» Problem statement
Take the lines from the beginning of the data below through the line holding "return points.reshape(-1, 3), faces" and return exactly those.

» Records supplied
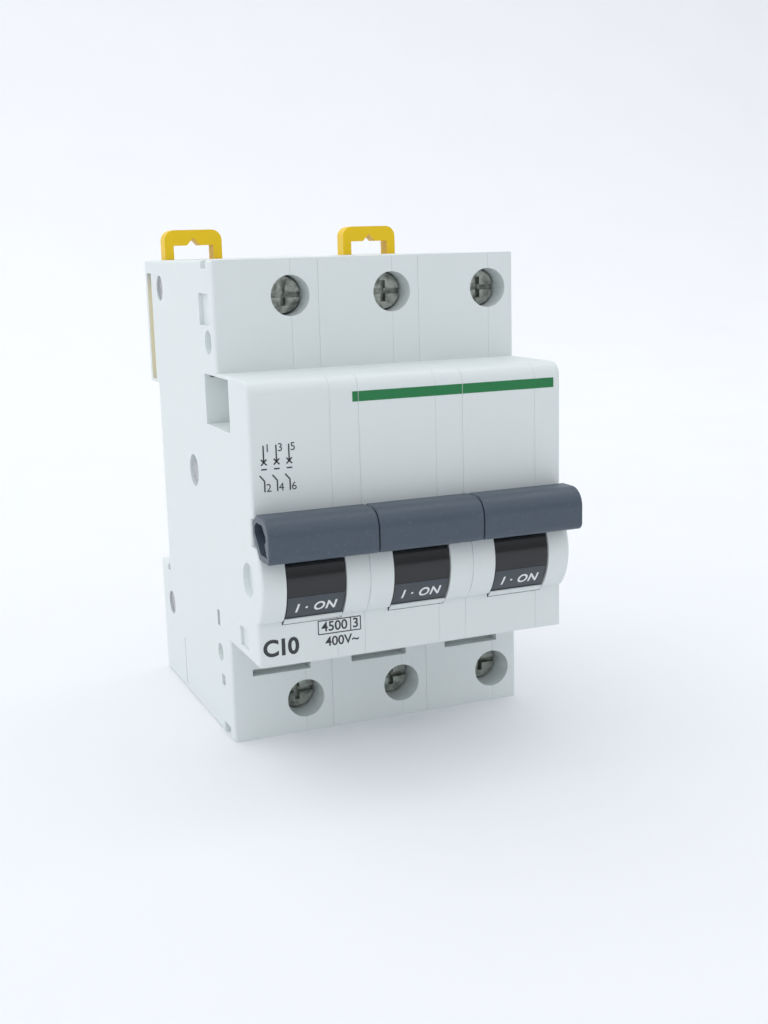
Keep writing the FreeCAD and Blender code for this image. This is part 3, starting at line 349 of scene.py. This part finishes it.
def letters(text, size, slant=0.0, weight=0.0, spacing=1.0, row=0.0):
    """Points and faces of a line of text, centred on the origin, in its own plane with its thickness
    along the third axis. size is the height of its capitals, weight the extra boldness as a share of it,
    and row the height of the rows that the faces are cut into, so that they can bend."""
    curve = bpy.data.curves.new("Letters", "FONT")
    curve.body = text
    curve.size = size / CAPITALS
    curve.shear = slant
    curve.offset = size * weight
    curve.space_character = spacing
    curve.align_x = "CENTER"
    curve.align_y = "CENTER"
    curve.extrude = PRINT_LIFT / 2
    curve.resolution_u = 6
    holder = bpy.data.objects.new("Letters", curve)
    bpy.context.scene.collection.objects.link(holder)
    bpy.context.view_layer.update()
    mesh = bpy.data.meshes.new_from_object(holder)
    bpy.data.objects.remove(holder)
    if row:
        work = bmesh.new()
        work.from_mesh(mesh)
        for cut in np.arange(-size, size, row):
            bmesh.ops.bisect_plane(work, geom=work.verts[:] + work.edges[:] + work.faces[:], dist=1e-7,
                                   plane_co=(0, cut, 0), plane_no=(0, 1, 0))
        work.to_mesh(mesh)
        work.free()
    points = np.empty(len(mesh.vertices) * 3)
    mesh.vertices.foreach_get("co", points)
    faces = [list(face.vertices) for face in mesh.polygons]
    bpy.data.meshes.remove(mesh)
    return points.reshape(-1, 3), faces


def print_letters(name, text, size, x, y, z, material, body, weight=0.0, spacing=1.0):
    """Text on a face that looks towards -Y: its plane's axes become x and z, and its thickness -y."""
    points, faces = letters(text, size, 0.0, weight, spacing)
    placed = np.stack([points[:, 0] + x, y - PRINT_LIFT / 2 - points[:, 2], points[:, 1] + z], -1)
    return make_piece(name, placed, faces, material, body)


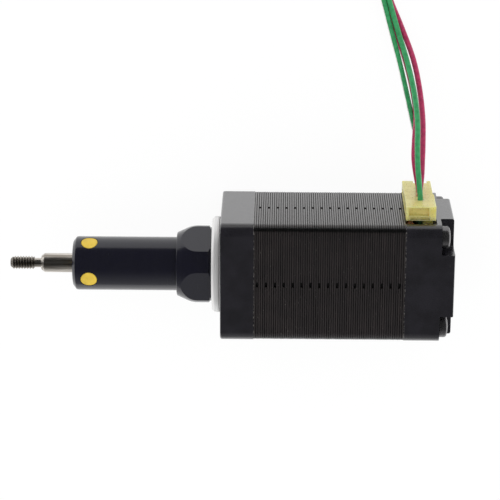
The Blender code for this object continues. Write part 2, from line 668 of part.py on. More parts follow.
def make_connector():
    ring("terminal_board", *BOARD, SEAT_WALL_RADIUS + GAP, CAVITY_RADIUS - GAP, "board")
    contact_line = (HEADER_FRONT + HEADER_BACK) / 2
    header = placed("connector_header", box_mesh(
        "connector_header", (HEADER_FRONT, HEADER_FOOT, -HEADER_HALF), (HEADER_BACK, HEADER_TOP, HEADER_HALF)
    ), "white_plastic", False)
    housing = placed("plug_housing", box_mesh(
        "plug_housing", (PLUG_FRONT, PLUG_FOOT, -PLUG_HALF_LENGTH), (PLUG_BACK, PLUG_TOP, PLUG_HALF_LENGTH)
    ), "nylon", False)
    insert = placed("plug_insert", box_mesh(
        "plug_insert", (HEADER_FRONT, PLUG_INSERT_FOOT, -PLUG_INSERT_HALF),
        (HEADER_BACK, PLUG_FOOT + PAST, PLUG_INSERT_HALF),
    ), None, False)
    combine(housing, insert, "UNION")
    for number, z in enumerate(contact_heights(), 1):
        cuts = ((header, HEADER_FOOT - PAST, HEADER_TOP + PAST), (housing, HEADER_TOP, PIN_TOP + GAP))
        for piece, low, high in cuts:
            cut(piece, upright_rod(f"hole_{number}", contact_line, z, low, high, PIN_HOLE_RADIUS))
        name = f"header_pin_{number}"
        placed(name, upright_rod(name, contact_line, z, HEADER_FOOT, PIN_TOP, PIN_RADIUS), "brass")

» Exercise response
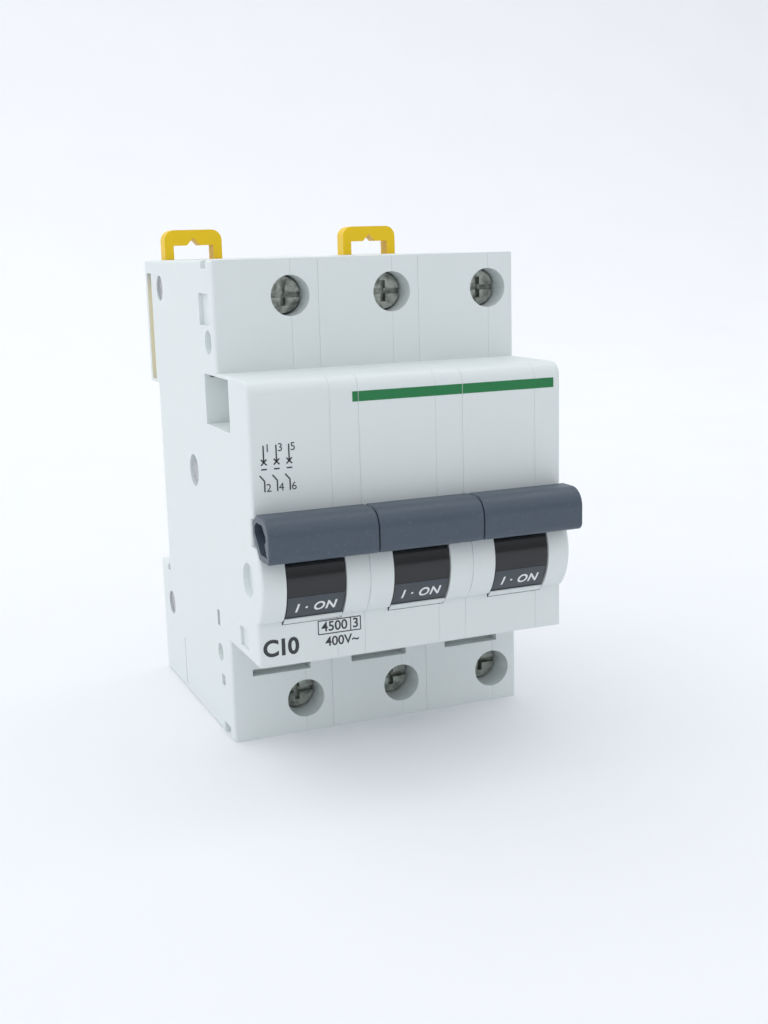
Keep writing the FreeCAD and Blender code for this image. This is part 3, starting at line 349 of scene.py. This part finishes it.
def letters(text, size, slant=0.0, weight=0.0, spacing=1.0, row=0.0):
    """Points and faces of a line of text, centred on the origin, in its own plane with its thickness
    along the third axis. size is the height of its capitals, weight the extra boldness as a share of it,
    and row the height of the rows that the faces are cut into, so that they can bend."""
    curve = bpy.data.curves.new("Letters", "FONT")
    curve.body = text
    curve.size = size / CAPITALS
    curve.shear = slant
    curve.offset = size * weight
    curve.space_character = spacing
    curve.align_x = "CENTER"
    curve.align_y = "CENTER"
    curve.extrude = PRINT_LIFT / 2
    curve.resolution_u = 6
    holder = bpy.data.objects.new("Letters", curve)
    bpy.context.scene.collection.objects.link(holder)
    bpy.context.view_layer.update()
    mesh = bpy.data.meshes.new_from_object(holder)
    bpy.data.objects.remove(holder)
    if row:
        work = bmesh.new()
        work.from_mesh(mesh)
        for cut in np.arange(-size, size, row):
            bmesh.ops.bisect_plane(work, geom=work.verts[:] + work.edges[:] + work.faces[:], dist=1e-7,
                                   plane_co=(0, cut, 0), plane_no=(0, 1, 0))
        work.to_mesh(mesh)
        work.free()
    points = np.empty(len(mesh.vertices) * 3)
    mesh.vertices.foreach_get("co", points)
    faces = [list(face.vertices) for face in mesh.polygons]
    bpy.data.meshes.remove(mesh)
    return points.reshape(-1, 3), faces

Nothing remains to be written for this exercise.